**STORED RECORDS**
>> BEGIN

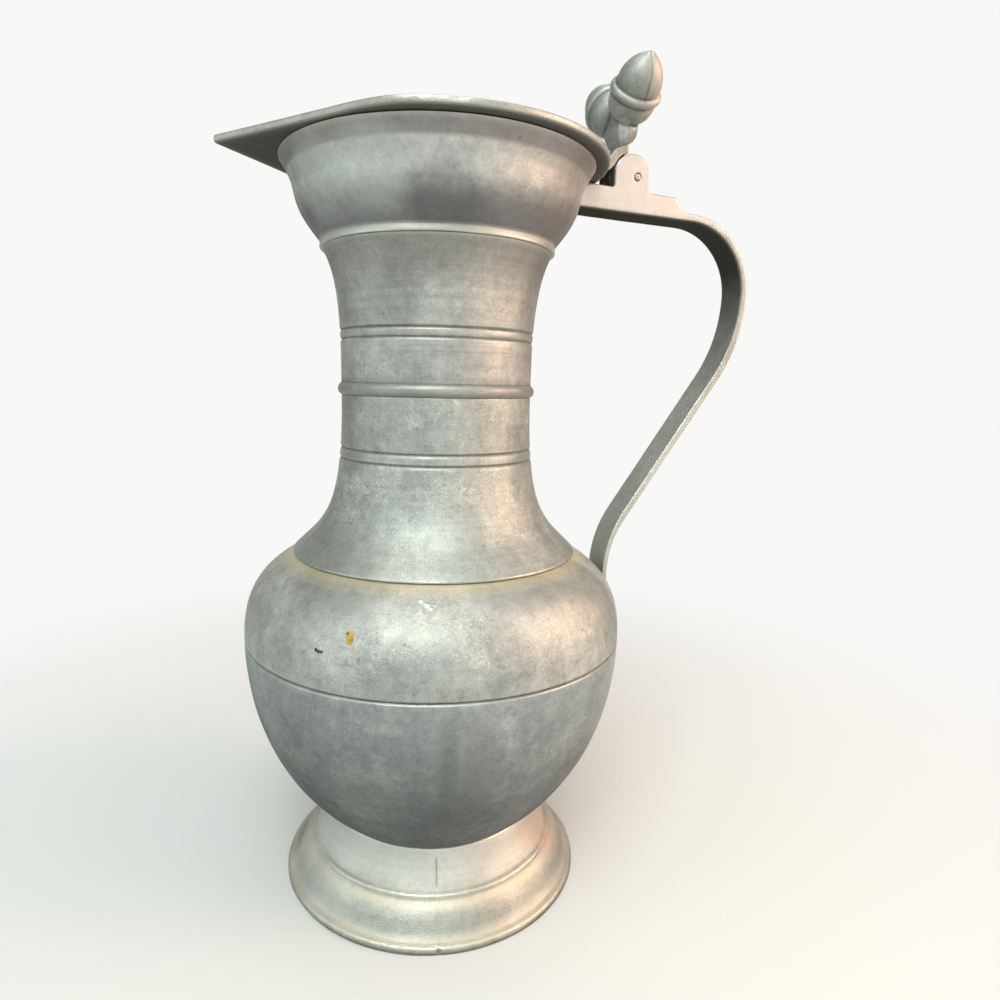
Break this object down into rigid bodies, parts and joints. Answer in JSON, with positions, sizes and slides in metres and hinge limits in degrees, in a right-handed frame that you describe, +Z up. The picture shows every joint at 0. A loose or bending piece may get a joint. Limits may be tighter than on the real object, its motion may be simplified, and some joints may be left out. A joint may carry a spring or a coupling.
{
  "type": "lidded flagon",
  "caption": "Cast pewter flagon with a spread foot, round belly, trumpet neck, strap handle and a hinged heart-shaped lid with a twin-acorn thumbpiece.",
  "frame": {"origin": "on the vessel's axis, in the plane of the foot's underside", "axes": "+Z up, +X from the vessel's axis towards the handle, the lid's beak towards -X, the hinge pin along Y"},
  "size_m": [0.1841, 0.1288, 0.278],
  "materials": {
    "foot_pewter": "aged satin pewter, turned and scratched",
    "vessel_pewter": "aged satin pewter, turned, mottled grey patina",
    "handle_pewter": "aged satin pewter, cast and rubbed smooth at the edges",
    "pin_pewter": "hammered pin end, worn smooth",
    "lid_pewter": "aged satin pewter, mottled, dark on the underside",
    "thumbpiece_pewter": "cast pewter, left darker in the hollows"
  },
  "bodies": {
    "vessel_body": {"foot": "foot_pewter", "lower_belly": "vessel_pewter", "shoulder": "vessel_pewter", "lower_neck": "vessel_pewter", "upper_neck": "vessel_pewter", "mouth_bowl": "vessel_pewter", "handle": "handle_pewter", "hinge_pin": "pin_pewter"},
    "lid_body": {"lid": "lid_pewter", "lid_tongue": "lid_pewter", "thumbpiece": "thumbpiece_pewter"}
  },
  "joints": [
    {"name": "lid_hinge", "type": "hinge", "parent": "vessel_body", "child": "lid_body", "pos_m": [0.0682, 0, 0.2432], "axis": [0, 1, 0], "range_deg": [0, 100]}
  ]
}
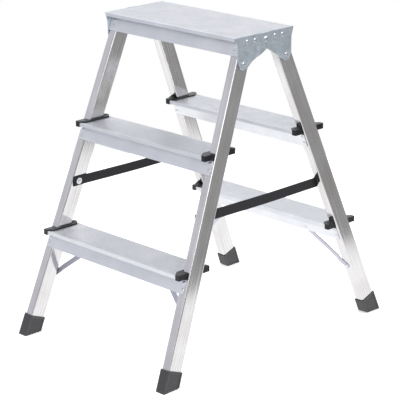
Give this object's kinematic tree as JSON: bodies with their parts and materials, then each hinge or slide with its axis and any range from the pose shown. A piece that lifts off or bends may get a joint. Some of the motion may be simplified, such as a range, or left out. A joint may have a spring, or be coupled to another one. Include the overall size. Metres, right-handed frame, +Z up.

>> END

**STATED TASK**
Reproduce the material precisely, including every line.

**RESULT BELOW**
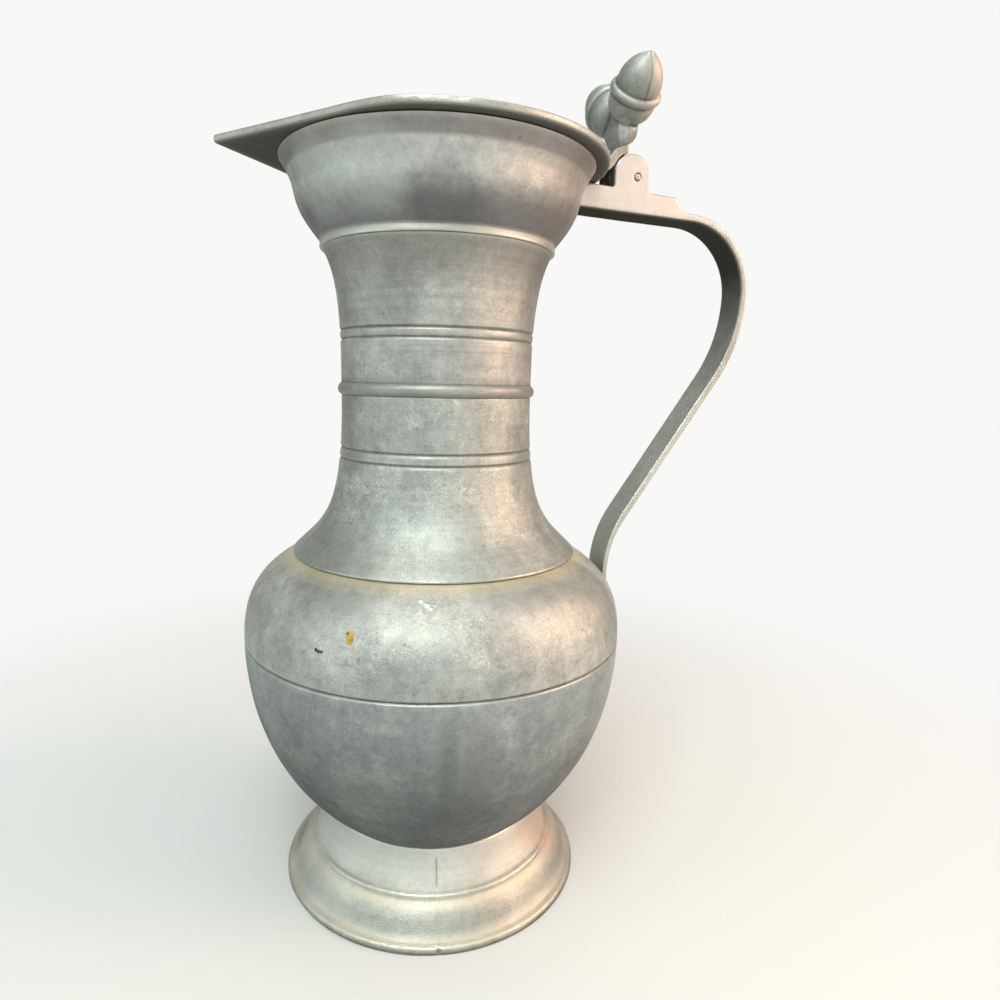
Break this object down into rigid bodies, parts and joints. Answer in JSON, with positions, sizes and slides in metres and hinge limits in degrees, in a right-handed frame that you describe, +Z up. The picture shows every joint at 0. A loose or bending piece may get a joint. Limits may be tighter than on the real object, its motion may be simplified, and some joints may be left out. A joint may carry a spring or a coupling.
{
  "type": "lidded flagon",
  "caption": "Cast pewter flagon with a spread foot, round belly, trumpet neck, strap handle and a hinged heart-shaped lid with a twin-acorn thumbpiece.",
  "frame": {"origin": "on the vessel's axis, in the plane of the foot's underside", "axes": "+Z up, +X from the vessel's axis towards the handle, the lid's beak towards -X, the hinge pin along Y"},
  "size_m": [0.1841, 0.1288, 0.278],
  "materials": {
    "foot_pewter": "aged satin pewter, turned and scratched",
    "vessel_pewter": "aged satin pewter, turned, mottled grey patina",
    "handle_pewter": "aged satin pewter, cast and rubbed smooth at the edges",
    "pin_pewter": "hammered pin end, worn smooth",
    "lid_pewter": "aged satin pewter, mottled, dark on the underside",
    "thumbpiece_pewter": "cast pewter, left darker in the hollows"
  },
  "bodies": {
    "vessel_body": {"foot": "foot_pewter", "lower_belly": "vessel_pewter", "shoulder": "vessel_pewter", "lower_neck": "vessel_pewter", "upper_neck": "vessel_pewter", "mouth_bowl": "vessel_pewter", "handle": "handle_pewter", "hinge_pin": "pin_pewter"},
    "lid_body": {"lid": "lid_pewter", "lid_tongue": "lid_pewter", "thumbpiece": "thumbpiece_pewter"}
  },
  "joints": [
    {"name": "lid_hinge", "type": "hinge", "parent": "vessel_body", "child": "lid_body", "pos_m": [0.0682, 0, 0.2432], "axis": [0, 1, 0], "range_deg": [0, 100]}
  ]
}
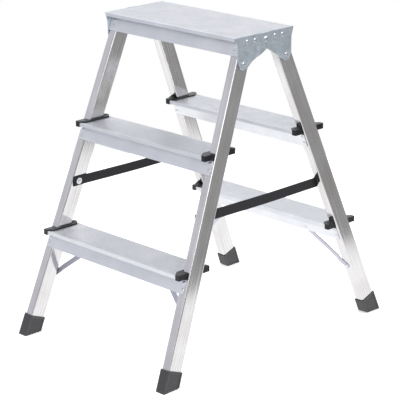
Give this object's kinematic tree as JSON: bodies with their parts and materials, then each hinge or slide with its axis and any range from the pose shown. A piece that lifts off or bends may get a joint. Some of the motion may be simplified, such as a range, or left out. A joint may have a spring, or be coupled to another one. Include the overall size. Metres, right-handed frame, +Z up.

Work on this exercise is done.